Meinung

Bürgergeld-Empfänger: Eine Minderheit, die nicht gehört wird

5,5 Millionen Menschen beziehen Bürgergeld. Doch trotz ihrer großen Zahl herrscht ein grundfalscher Eindruck vor, meint unser Autor Markus Decker.

Bürgergeld-Empfänger kämpfen mit knappen Mitteln im Alltag. | © Sebastian Kahnert/dpa

Markus Decker
23.06.2025 | 23.06.2025, 15:50

In den gesellschaftspolitischen Debatten dieser Tage kommen zwei Gruppen immer wieder vor: Flüchtlinge und Bürgergeld-Empfänger, wobei es zwischen ihnen bekanntlich Schnittmengen gibt. Dabei haben beide Gruppen eines gemeinsam: Andere achten sehr genau darauf, ob Flüchtlinge und Bürgergeld-Empfänger aus ihrer Sicht Anspruch auf staatliche Leistungen haben und wenn ja, wie hoch diese ausfallen dürfen. Zudem werden die Betroffenen selbst gar nicht gefragt – aus Ignoranz oder Furcht, sie würden daraus Ansprüche ableiten.

Dass Flüchtlinge oder Bürgergeld-Empfänger zur Problemlösung beitragen könnten, gilt von vornherein als ausgeschlossen. Vor diesem Hintergrund ist die aktuelle Studie, die auf der Befragung von Bürgergeld-Empfängern beruht, ein Wert an sich.

Die Resultate sind teilweise erschreckend. 69 Prozent halten den Regelsatz demnach für nicht hoch genug für eine gesunde Ernährung. 54 Prozent der Eltern verzichten nach eigenen Angaben zugunsten ihrer Kinder auf Essen. 42Prozent schämen sich, Bürgergeld zu beziehen. Zudem seien von den 5,5 Millionen Bürgergeld-Beziehenden ein Drittel Kinder und Jugendliche und 800.000 Aufstocker, denen ihr Lohn nicht reiche, heißt es. Die 16.000 Menschen, gegen die nach wiederholten Verfehlungen Sanktionen erhoben würden, fielen demnach kaum ins Gewicht. Und schließlich seien von den 1,7 Millionen beschäftigungsfähigen Bürgergeld-Beziehern die meisten ohne ausreichende Qualifizierung und viele gesundheitlich angeschlagen.

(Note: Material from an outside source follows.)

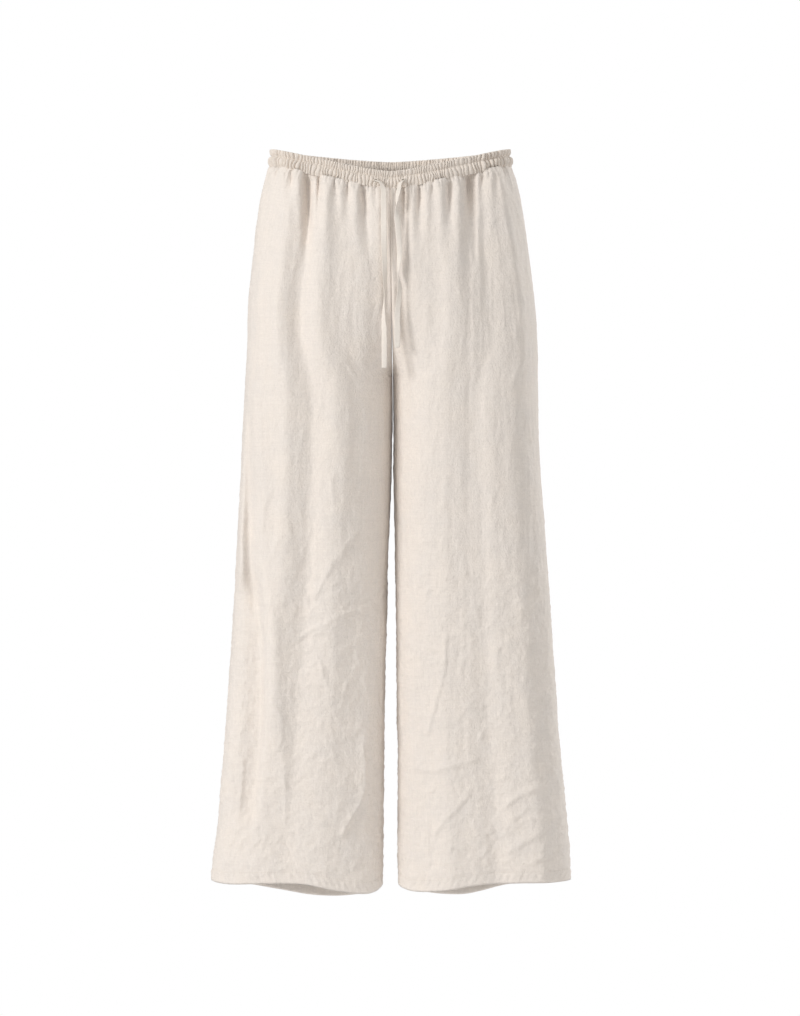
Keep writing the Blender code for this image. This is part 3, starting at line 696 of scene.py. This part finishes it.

Bürgergeld-Bezieher meistens keine Leistungsverweigerer

Gewiss: Die Bezieher staatlicher Leistungen sind am Ende so wenig objektiv wie jene Steuerzahler, die sie erwirtschaften und infolgedessen ein wesentliches Mitspracherecht über die Verwendung der Mittel haben. Auch scheint die Feststellung, dass lediglich ein Bruchteil derer, die arbeiten könnten, es einfach nicht wollen, ein bisschen beschönigend. Dennoch konterkarieren die Zahlen den pauschalen Eindruck, als wären Bürgergeld-Bezieher eigentlich Leistungsverweigerer, für die die „arbeitende Mitte“ den Rücken krumm mache.

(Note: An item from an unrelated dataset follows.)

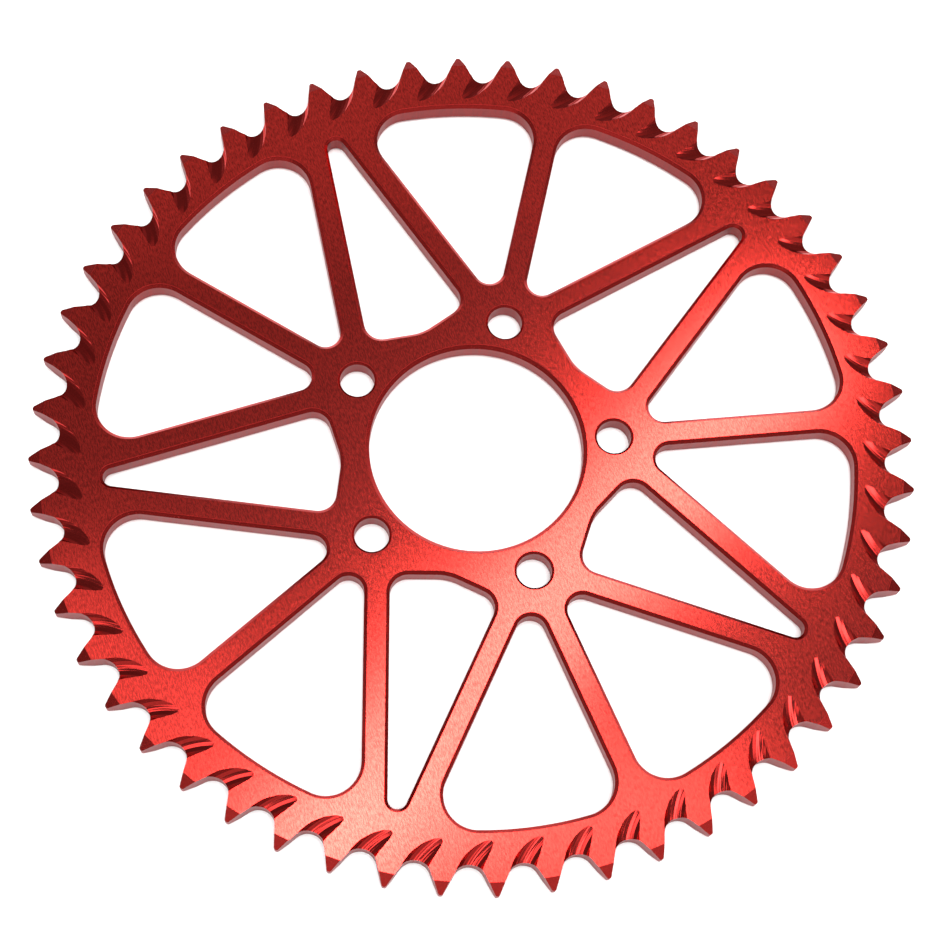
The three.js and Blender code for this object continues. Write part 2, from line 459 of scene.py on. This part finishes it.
def groove_cutters():
    """The groove tool's whole way through each tooth gap, as one solid to a gap."""
    rings = []
    for step in range(GROOVE_STEPS + 1):
        share = step / GROOVE_STEPS
        section = groove_section(RIDGE_HEIGHT * min(1, share / RIDGE_RISE))
        point, along = bezier(GROOVE_PATH, share)
        side = np.cross(along, (0, 0, 1))
        side /= np.linalg.norm(side)
        up = np.cross(side, along)
        centre = point + (0, 0, THICKNESS + GROOVE_RADIUS)
        rings.append([tuple(centre + x * side + y * up) for x, y in section])
    points, faces, _ = lofted(rings, [GROOVE] * GROOVE_STEPS)
    solids = []
    for i in range(TEETH):
        turn = cmath.rect(1, i * TOOTH_STEP - QUARTER)
        spots = [complex(x, y) * turn for x, y, _ in points]
        moved = [(spot.real, spot.imag, point[2]) for spot, point in zip(spots, points)]
        solids.append((moved, faces, [GROOVE] * len(faces)))
    return joined(solids)


def combine(piece, solid, operation):
    """Cuts or intersects a piece with a solid."""
    other = mesh_object("cutter", solid, piece.data.materials)
    modifier = piece.modifiers.new("cut", "BOOLEAN")
    modifier.operation = operation
    modifier.object = other
    modifier.solver = "MANIFOLD"
    modifier.material_mode = "INDEX"
    piece.data = bpy.data.meshes.new_from_object(evaluated(piece))
    piece.modifiers.clear()
    bpy.data.objects.remove(other)


def evaluated(piece):
    bpy.context.view_layer.update()
    return piece.evaluated_get(bpy.context.evaluated_depsgraph_get())


def sprocket_piece(materials):
    heights = [(0, -BLANK_MARGIN), (0, THICKNESS + BLANK_MARGIN)]
    blank = prism(toothed_outline(), heights, [WALL])
    piece = mesh_object("sprocket_plate", blank, materials)
    combine(piece, bevelled_disc(), "INTERSECT")
    combine(piece, opening_cutters(), "DIFFERENCE")
    retriangulate(piece)
    combine(piece, groove_cutters(), "DIFFERENCE")
    retriangulate(piece)
    shade(piece)
    return piece


def encloses(starts, ends, point):
    """Whether the loops made by the sides from starts to ends go round a point."""
    level = (starts[:, 1] > point[1]) != (ends[:, 1] > point[1])
    low, high = starts[level], ends[level]
    share = (point[1] - low[:, 1]) / (high[:, 1] - low[:, 1])
    crossings = low[:, 0] + share * (high[:, 0] - low[:, 0])
    return np.count_nonzero(crossings > point[0]) % 2 == 1


def retriangulate(piece):
    """Gives the two large flat faces, which are full of holes, well-shaped triangles."""
    shape = bmesh.new()
    shape.from_mesh(piece.data)
    for height in (0, THICKNESS * MM):
        flat = [face for face in shape.faces
                if all(abs(vert.co.z - height) < FLATNESS for vert in face.verts)]
        uses = Counter(edge for face in flat for edge in face.edges)
        rim = [edge for edge, count in uses.items() if count == 1]
        bmesh.ops.delete(shape, geom=flat, context="FACES_KEEP_BOUNDARY")
        verts = sorted({vert for edge in rim for vert in edge.verts}, key=lambda v: v.index)
        place = {vert: i for i, vert in enumerate(verts)}
        sides = [tuple(place[vert] for vert in edge.verts) for edge in rim]
        points = [vert.co.xy for vert in verts]
        _, _, triangles, _, _, _ = delaunay_2d_cdt(points, sides, [], 0, FLATNESS / 100)
        points = np.array(points)
        starts, ends = (points[list(side)] for side in zip(*sides))
        for corners in triangles:
            if encloses(starts, ends, points[corners].mean(0)):
                ordered = corners if height > 0 else reversed(corners)
                made = shape.faces.new([verts[i] for i in ordered])
                made.material_index = FACE
    bmesh.ops.triangulate(shape, faces=[face for face in shape.faces if len(face.verts) > 4])
    shape.to_mesh(piece.data)
    shape.free()


def sharpen_groove_rims(mesh):
    """Makes every edge between a groove and its surroundings sharp, even a shallow one."""
    shape = bmesh.new()
    shape.from_mesh(mesh)
    for side in shape.edges:
        in_groove = [face.material_index == GROOVE for face in side.link_faces]
        if any(in_groove) and not all(in_groove):
            side.smooth = False
    shape.to_mesh(mesh)
    shape.free()


def shade(piece):
    """Smooth shading that keeps flat faces flat and edges crisp."""
    piece.data.shade_smooth()
    piece.data.set_sharp_from_angle(angle=SHARP_ANGLE)
    sharpen_groove_rims(piece.data)
    modifier = piece.modifiers.new("normals", "WEIGHTED_NORMAL")
    modifier.keep_sharp = True
    piece.data = bpy.data.meshes.new_from_object(evaluated(piece))
    piece.modifiers.clear()


# ---- Finishes ----

def link(tree, kind, settings=(), **inputs):
    """Adds a node. Each input is a value, or the output of another node."""
    node = tree.nodes.new("ShaderNode" + kind)
    for name, value in dict(settings).items():
        setattr(node, name, value)
    for name, value in inputs.items():
        socket = node.inputs[name.replace("_", " ")]
        if isinstance(value, bpy.types.NodeSocket):
            tree.links.new(value, socket)
        else:
            socket.default_value = value
    return node


def streaks(tree, angle, width, length, depth):
    """Noise in streaks of a width and length (across and up, in metres) at an angle to
    +X. depth is the length along Z."""
    place = link(tree, "TexCoord").outputs["Object"]
    along = link(tree, "VectorRotate", {"rotation_type": "Z_AXIS"}, Vector=place, Angle=-angle)
    scale = (1 / length, 1 / width, 1 / depth)
    scaled = link(tree, "VectorMath", {"operation": "MULTIPLY"}, Vector=along.outputs[0])
    scaled.inputs[1].default_value = scale
    noise = link(tree, "TexNoise", Vector=scaled.outputs[0], Scale=1.0,
                 Detail=NOISE_DETAIL, Roughness=NOISE_ROUGHNESS)
    return noise.outputs["Fac"]


def mixed(tree, parts):
    """The weighted sum of some noises, each of which has a mean of one half."""
    total = None
    for noise, weight in parts:
        part = link(tree, "Math", {"operation": "MULTIPLY"})
        tree.links.new(noise, part.inputs[0])
        part.inputs[1].default_value = weight
        if total is None:
            total = part.outputs[0]
        else:
            added = link(tree, "Math", {"operation": "ADD"})
            tree.links.new(total, added.inputs[0])
            tree.links.new(part.outputs[0], added.inputs[1])
            total = added.outputs[0]
    return total


def spread(tree, value, low, high, to_low, to_high):
    """value moved from one range to another, and held inside it."""
    node = link(tree, "MapRange", Value=value, From_Min=low, From_Max=high, To_Min=to_low,
                To_Max=to_high)
    return node.outputs["Result"]


def anodised(name, grain, dark, light, roughness, bump):
    """Dyed anodised aluminium. grain makes its texture, as a number near one half; dark
    and light are the ends of its colour, roughness the ends of its roughness, and bump
    the height of its texture in metres."""
    material = bpy.data.materials.new(name)
    material.use_nodes = True
    tree = material.node_tree
    shader = tree.nodes["Principled BSDF"]
    texture = grain(tree)
    cloud = streaks(tree, 0, *CLOUD)
    tint = mixed(tree, [(texture, 1 - CLOUD_SHARE), (cloud, CLOUD_SHARE)])
    ramp = link(tree, "ValToRGB", Fac=spread(tree, tint, *COLOUR_STRETCH, 0, 1))
    ramp.color_ramp.elements[0].color = (*dark, 1)
    ramp.color_ramp.elements[1].color = (*light, 1)
    raised = link(tree, "Bump", Strength=1.0, Distance=bump, Height=texture)
    tree.links.new(ramp.outputs["Color"], shader.inputs["Base Color"])
    rough = spread(tree, tint, *ROUGHNESS_STRETCH, *roughness)
    tree.links.new(rough, shader.inputs["Roughness"])
    tree.links.new(raised.outputs["Normal"], shader.inputs["Normal"])
    tree.links.new(raised.outputs["Normal"], shader.inputs["Coat Normal"])
    shader.inputs["Metallic"].default_value = 1
    shader.inputs["Coat Weight"].default_value = COAT_WEIGHT
    shader.inputs["Coat Roughness"].default_value = COAT_ROUGHNESS
    shader.inputs["Coat IOR"].default_value = COAT_IOR
    return material


def brushed_grain(tree):
    return mixed(tree, [
        (streaks(tree, BRUSH_ANGLE, *BRUSH_STREAK), 0.75),
        (streaks(tree, BRUSH_ANGLE, *BRUSH_LINE), 0.1),
        (streaks(tree, 0, *SPECK), 0.15),
    ])


def milled_grain(tree):
    return mixed(tree, [
        (streaks(tree, 0, *MILL_STREAK), 0.6),
        (streaks(tree, 0, *SPECK), 0.4),
    ])


def pale_floor():
    material = bpy.data.materials.new("pale_floor")
    material.use_nodes = True
    shader = material.node_tree.nodes["Principled BSDF"]
    shader.inputs["Base Color"].default_value = FLOOR_COLOUR
    shader.inputs["Roughness"].default_value = FLOOR_ROUGHNESS
    corners = [(-FLOOR_REACH, -FLOOR_REACH), (FLOOR_REACH, -FLOOR_REACH),
               (FLOOR_REACH, FLOOR_REACH), (-FLOOR_REACH, FLOOR_REACH)]
    points = [(x, y, -FLOOR_GAP) for x, y in corners]
    mesh_object("floor", (points, [[0, 1, 2, 3]], [0]), [material])


def soft_panel(name, place, size, radiance, turn):
    """A softbox that faces straight down. radiance is its brightness where it is seen."""
    light = bpy.data.lights.new(name, "AREA")
    light.shape = "RECTANGLE"
    light.size, light.size_y = size
    light.energy = radiance * math.pi * light.size * light.size_y
    lamp = bpy.data.objects.new(name, light)
    lamp.location = place
    lamp.rotation_euler.z = math.radians(turn)
    bpy.context.scene.collection.objects.link(lamp)


def overhead():
    """Even light from straight above for the whole floor. The metal doesn't mirror it."""
    light = bpy.data.lights.new("overhead", "SUN")
    light.energy = OVERHEAD_STRENGTH
    light.angle = OVERHEAD_SPREAD
    lamp = bpy.data.objects.new("overhead", light)
    lamp.visible_glossy = False
    bpy.context.scene.collection.objects.link(lamp)


def surroundings():
    """A dim sky that is a little paler toward the horizon."""
    world = bpy.data.worlds.new("surroundings")
    world.use_nodes = True
    tree = world.node_tree
    background = tree.nodes["Background"]
    background.inputs["Color"].default_value = (1, 1, 1, 1)
    direction = link(tree, "SeparateXYZ", Vector=link(tree, "TexCoord").outputs["Generated"])
    low, high = (math.sin(angle) for angle in HORIZON_FADE)
    glow = spread(tree, direction.outputs["Z"], low, high, HORIZON_GLOW, SKY_GLOW)
    tree.links.new(glow, background.inputs["Strength"])
    bpy.context.scene.world = world


def studio():
    surroundings()
    for softbox in SOFTBOXES:
        soft_panel(*softbox)
    overhead()
    bpy.context.scene.view_settings.view_transform = "Standard"


def camera():
    data = bpy.data.cameras.new("camera")
    data.lens = CAMERA_LENS
    data.sensor_width = CAMERA_SENSOR
    data.clip_start = CAMERA_NEAR
    viewer = bpy.data.objects.new("camera", data)
    viewer.location = CAMERA_PLACE
    aim = (CAMERA_TARGET - CAMERA_PLACE).to_track_quat("-Z", "Y")
    viewer.rotation_mode = "QUATERNION"
    viewer.rotation_quaternion = aim @ Quaternion((0, 0, 1), CAMERA_ROLL)
    bpy.context.scene.collection.objects.link(viewer)
    bpy.context.scene.camera = viewer


camera()
studio()
pale_floor()
plate = sprocket_piece([
    anodised("brushed_face", brushed_grain, FACE_DARK, FACE_LIGHT, FACE_ROUGHNESS, FACE_BUMP),
    anodised("milled_chamfer", milled_grain, CUT_DARK, CUT_LIGHT, CUT_ROUGHNESS, CUT_BUMP),
    anodised("worn_edge", milled_grain, EDGE_DARK, EDGE_LIGHT, EDGE_ROUGHNESS, CUT_BUMP),
    # The walls' finish carries painted shade in its darker colours.
    anodised("milled_wall_painted_shade", milled_grain, SHADED_WALL_DARK, SHADED_WALL_LIGHT, WALL_ROUGHNESS, CUT_BUMP),
    anodised("milled_groove", milled_grain, CUT_DARK, CUT_LIGHT, GROOVE_ROUGHNESS, GROOVE_BUMP),
])
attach(plate, "root")
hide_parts("sprocket")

Das ist vor allem für die SPD eine Herausforderung. Sie hatte für die Hartz-Reformen mit anhaltender Schwäche bezahlt. Die Umwandlung von Hartz IV ins Bürgergeld war die Antwort. Zuletzt lautete das Urteil jedoch, dass die Reform den Bürgergeld-Beziehern zu weit entgegenkomme. Nun ist guter Rat teuer. Denn die ohnehin erstarkende Linke wartet nur darauf, dass das SPD-Pendel erneut zur anderen Seite ausschlägt.

Tatsache ist, dass die Debatte über Flüchtlinge und Bürgergeld-Empfänger oft gar nicht der Problemlösung dient, sondern der Abgrenzung gesellschaftlicher Gruppen voneinander. Dabei sollte klar sein, dass eine Gesellschaft am Ende lediglich als Ganze funktioniert – oder gar nicht. Auch dieser Gedanke geht zunehmend verloren.